Researchers have made great strides in improving the fault tolerance of both centralized and replicated systems against arbitrary (Byzantine) faults. However, there are hard limits to how much can be done with entirely untrusted components; for example, replicated state machines cannot tolerate more than a third of their replica population being Byzantine. In this work, I investigate how minimal trusted abstractions can push through these hard limits in practical and meaningful ways. I propose Attested Append-Only Memory (A2M), a trusted system facility that is small, easy to implement and easy to formally verify. A2M provides the programming abstraction of a trusted log, which leads to protocol designs immune to equivocation, the ability of a faulty host to lie in different ways to different clients or servers, a common source of Byzantine headaches. Using A2M, I improve upon the state of the art in Byzantine-fault tolerant replicated state machines, producing A2M-enabled protocols (variants of Castro and Liskov's PBFT) that remain correct (linearizable) and keep making progress (live) even when half the replicas are faulty, in contrast to the previous upper bound.
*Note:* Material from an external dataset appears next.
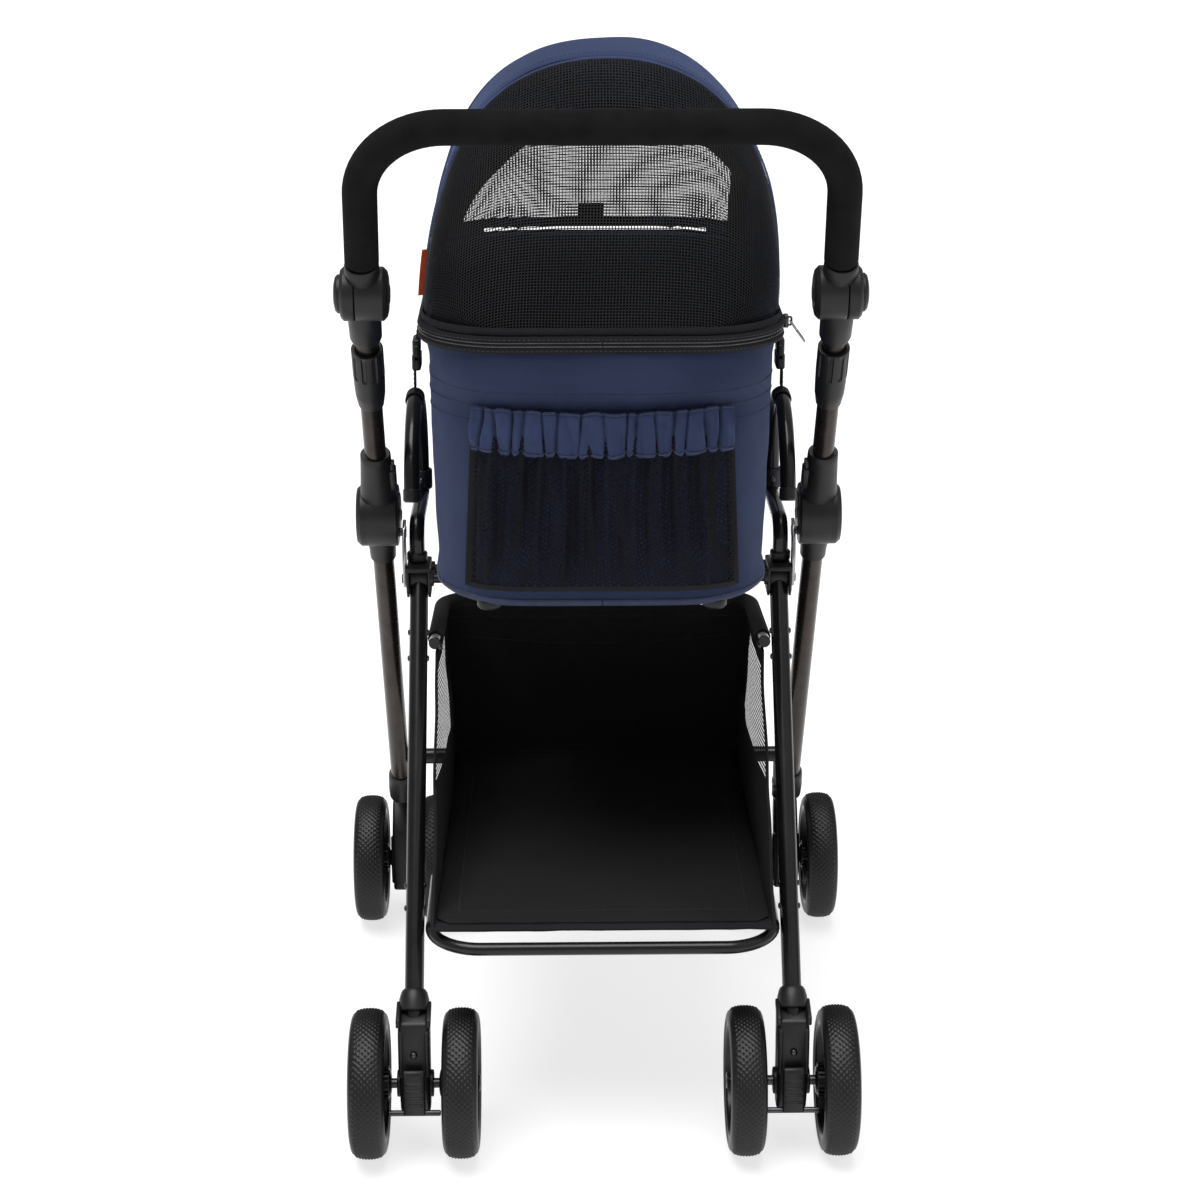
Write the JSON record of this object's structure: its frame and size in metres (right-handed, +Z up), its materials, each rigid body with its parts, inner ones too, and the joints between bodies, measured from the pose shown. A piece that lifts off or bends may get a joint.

I also present an A2M-enabled single-server protocol that guarantees linearizability despite server faults. A2M-enabled protocols improve fault tolerance in a cost effective way for a broad range of uses, opening up new avenues for practical, more reliable services. Finally, I discuss Byzantine fault tolerance in long-term services that aims to achieve a new service property with A2M.

Speaker Bio

Byung-Gon Chun is a Ph.D. candidate in Computer Scinece at the University of California, Berkeley. He received his M.S. in Computer Science from Stanford in 2002. His research interests are distributed systems and networks with emphasis on reliability, adaptability, and security.